■ Why Did the Prophets, Companions, and Aulia Allah Choose Hunger?
Ever wondered why the most beloved servants of Allah ﷻ—the Prophets, Companions, and Aulia Allah—often chose to remain hungry, even when food was available? 🤔
Was it because they had no access to delicious meals? No.
Was it because they were forced into hunger? No.
Then why?
Because they had found something far more important than food.
They weren’t just surviving on hunger; they were thriving in it.
Have you ever been so busy with something that you completely forgot to eat?
Maybe you were working on an important project, deep in a heartfelt conversation, or simply lost in the beauty of a moment.
Now, imagine being so immersed in worship, so lost in the love of Allah ﷻ, that food no longer holds any meaning.
That’s exactly what happened with the Prophets, Companions, and Aulia Allah.
Imam Ghazali (ر) explained it beautifully:
❝When a person reaches a certain spiritual level, worldly things start feeling like distractions meant for children.❞
Food wasn’t their concern. Their hearts were too busy with greater things.
For most of us, hunger feels like suffering. But for them?
Hunger was a door to enlightenment.
They didn’t just endure hunger; they embraced it because they knew something we don’t:
The less you feed your body, the more you feed your soul.
They believed that when the stomach is full, the soul becomes lazy. But when the stomach is empty, the heart awakens.
That’s why the Prophet Muhammad ﷺ and his closest companions would sometimes go days without eating. It wasn’t just out of necessity—it was a deliberate spiritual practice.
In our world, food is everything.
We plan our days around meals. We celebrate with food. We stress-eat. We diet. We overeat.
But for them…
Food was just a temporary necessity—not an obsession.
✅ They didn’t crave it.
✅ They didn’t chase after it.
✅ They didn’t consider it an important issue in life.
They had trained their hearts to be free from the distractions of the stomach.
Many of us have experienced it—after a big meal, all we want to do is sleep.
A full stomach often makes the body heavy, the mind dull, and the heart lazy.
That’s why these spiritual giants in Sufism chose hunger over comfort—because it kept them light, awake, and spiritually sharp.
They knew that too much food leads to:
🚫 Laziness in worship
🚫 Decreased spiritual awareness
🚫 Weak self-control
Instead of eating more, they prayed more. Instead of sleeping after meals, they cried in sujood. Instead of indulging, they disciplined themselves.
Here’s something beautiful:
Even when they had food, they often gave it away.
The Holy Quran describes the people of Taqwa:
❝They feed others despite their own hunger, saying, ‘We only feed you for the sake of Allah; we desire no reward or thanks from you.’❞
(Surah Al-Insan: 8-9)
This was their mindset:
They felt happier seeing someone else eat than eating themselves.
They sacrificed their own food so that someone else wouldn’t sleep hungry.
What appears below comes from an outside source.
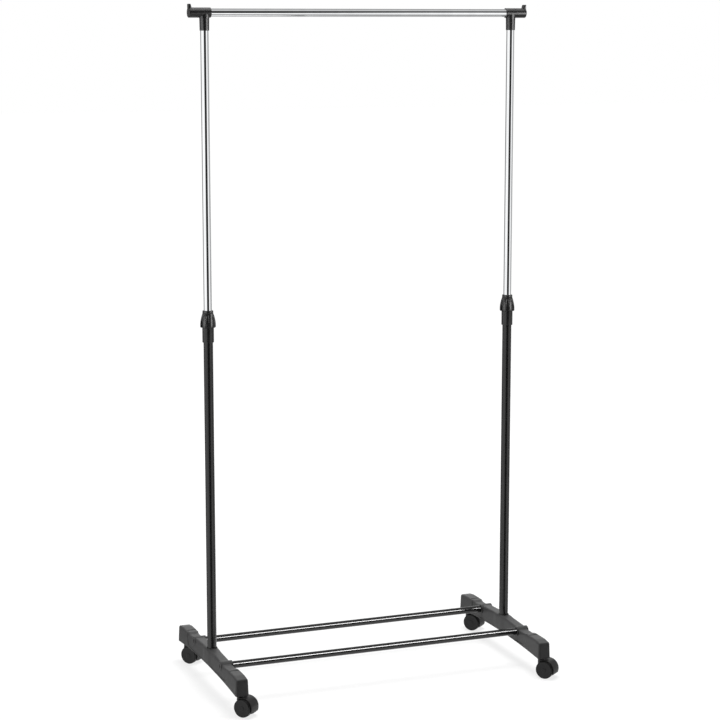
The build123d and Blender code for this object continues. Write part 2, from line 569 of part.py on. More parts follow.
# Body: a fender over the wheels, a web between them and the swivel boss.
fender_low = radians(FENDER_LOW_ANGLE)
with BuildPart() as body:
    fender_plane = Plane(
        origin=(TRAIL, 0, WHEEL_R),
        x_dir=(cos(fender_low), 0, sin(fender_low)),
        z_dir=(-sin(fender_low), 0, cos(fender_low)),
    )
    with BuildSketch(fender_plane) as section:
        with Locations((FENDER_R - FENDER_WALL / 2, 0)):
            Rectangle(FENDER_WALL, 2 * FENDER_HALF)
        fillet(section.vertices().group_by(Axis.X)[-1], radius=FENDER_WALL / 2)
    revolve(axis=axle_line, revolution_arc=FENDER_SPAN)
    with BuildSketch(Plane.XZ):
        with Locations((TRAIL, WHEEL_R)):
            Circle(FENDER_R - FENDER_WALL / 2)
        with Locations((TRAIL, WHEEL_R - BODY_CUT - FENDER_R)):
            Rectangle(4 * FENDER_R, 2 * FENDER_R, mode=Mode.SUBTRACT)
    extrude(amount=BODY_HALF, both=True)
    with BuildSketch(Plane.XY.offset(collar_bottom - STEM_BELOW - BODY_FLOOR)):
        Circle(BODY_HALF)
    extrude(amount=STEM_BELOW + BODY_FLOOR - BODY_DROP)
    with Locations(axle_line.location):
        Hole(AXLE_D / 2 + THREAD_PLAY)
    with BuildSketch(Plane.XY.offset(collar_bottom - STEM_BELOW)):
        Circle(STEM_D / 2 + RUNNING_FIT)
    extrude(amount=2 * STEM_BELOW, mode=Mode.SUBTRACT)

with BuildPart() as axle:
    with BuildSketch(Plane.XZ):
        with Locations((TRAIL, WHEEL_R)):
            Circle(AXLE_D / 2)
    extrude(amount=AXLE_LENGTH / 2, both=True)
    chamfer(axle.edges().filter_by(GeomType.CIRCLE), length=AXLE_D / 10)

# Wheel: a dished cover over a rim and hub, open towards the body.
with BuildPart() as wheel:
    wheel_plane = Plane(origin=(TRAIL, 0, WHEEL_R), x_dir=(1, 0, 0), z_dir=(0, 0, 1))
    with BuildSketch(wheel_plane) as half_section:
        with BuildLine():
            Polyline(
                (AXLE_D / 2 + RUNNING_FIT, WHEEL_INNER),
                (HUB_D / 2, WHEEL_INNER),
                (HUB_D / 2, WHEEL_OUTER - COVER),
                (WHEEL_R - RIM, WHEEL_OUTER - COVER),
                (WHEEL_R - RIM, WHEEL_INNER),
                (WHEEL_R - TREAD_DROP, WHEEL_INNER),
                (WHEEL_R, (WHEEL_INNER + WHEEL_OUTER) / 2),
                (WHEEL_R - TREAD_DROP, WHEEL_OUTER - TREAD_DROP),
                (WHEEL_R - 4 * TREAD_DROP, WHEEL_OUTER),
                (DISH_D / 2, WHEEL_OUTER),
                (DISH_D / 2 - DISH_DEPTH, WHEEL_OUTER - DISH_DEPTH),
                (HUB_D / 2, WHEEL_OUTER - DISH_DEPTH),
                (HUB_D / 2 - DISH_DEPTH, WHEEL_OUTER),
                (0, WHEEL_OUTER),
                (0, AXLE_LENGTH / 2 + PASSING),
                (AXLE_D / 2 + RUNNING_FIT, AXLE_LENGTH / 2 + PASSING),
                close=True,
            )
        make_face()
    revolve(axis=axle_line)

for name, (x, y) in CASTERS.items():
    spot = Location((x, y, 0))
    turned = Location((x, y, 0), (0, 0, CASTER_TURN))
    save(stem, f"{name}_stem", spot)
    save(body, f"{name}_body", turned)
    save(axle, f"{name}_axle", turned)
    with BuildPart() as far_wheel:
        mirror(wheel.part, about=Plane.XZ)
    save(wheel, f"{name}_wheel_rear", turned)
    save(far_wheel, f"{name}_wheel_front", turned)
save(grip_ring, "stem_grip_rings", *[Location((x, y, 0)) for x, y in CASTERS.values()])
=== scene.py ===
"""Rolling clothes rack: the finished pieces, in the order in which the rack is put together.

Metres, in the frame's own axes: X along the hanging rail, +Y to the back, +Z up, with
the origin on the floor midway between the uprights.
"""

import math

import bmesh
import bpy
import numpy as np
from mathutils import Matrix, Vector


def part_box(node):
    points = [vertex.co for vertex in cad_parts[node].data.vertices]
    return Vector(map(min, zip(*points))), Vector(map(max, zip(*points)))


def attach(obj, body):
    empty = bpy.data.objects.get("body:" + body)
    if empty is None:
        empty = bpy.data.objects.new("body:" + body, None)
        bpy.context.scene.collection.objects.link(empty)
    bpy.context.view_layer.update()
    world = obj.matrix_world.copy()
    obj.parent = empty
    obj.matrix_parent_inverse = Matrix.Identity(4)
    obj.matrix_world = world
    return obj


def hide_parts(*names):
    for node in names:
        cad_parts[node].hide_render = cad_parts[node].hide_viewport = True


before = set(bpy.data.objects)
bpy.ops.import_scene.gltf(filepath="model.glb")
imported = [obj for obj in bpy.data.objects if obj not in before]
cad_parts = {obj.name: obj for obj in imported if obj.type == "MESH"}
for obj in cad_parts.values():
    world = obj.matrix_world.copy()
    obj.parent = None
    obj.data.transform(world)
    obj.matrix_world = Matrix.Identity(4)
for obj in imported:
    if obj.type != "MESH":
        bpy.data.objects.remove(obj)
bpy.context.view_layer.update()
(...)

They believed that feeding others would bring eternal rewards in the Hereafter.
What a contrast to us! We often worry about whether our plate has enough, while they worried about whether someone else’s plate was empty.
SubhanAllah sitting at a fancy restaurant, but you know there’s a royal feast waiting for you later.
Would you waste your appetite on ordinary food? Of course not!
That’s exactly how these great souls viewed worldly pleasures.
They didn’t want to fill themselves up here because they knew the real feast was waiting in Jannah.
They believed that every pleasure enjoyed here reduces the rewards of the Hereafter.
They saw the luxuries of this world as incomplete and wanted to experience the perfect ones in the next life.
That’s why they chose to remain hungry here—so they could feast there.
The Prophets, Companions, and Aulia Allah understood something we forget:
❝The body needs food, but the soul needs hunger.❞
They weren’t just hungry for food.
They were hungry for Allah’s love.
They were hungry for spiritual closeness.
They were hungry for the eternal rewards of the Hereafter.
Because at the end of the day, the real hunger we should fear is not the hunger of the stomach…
It’s the hunger of a heart that has forgotten its Creator.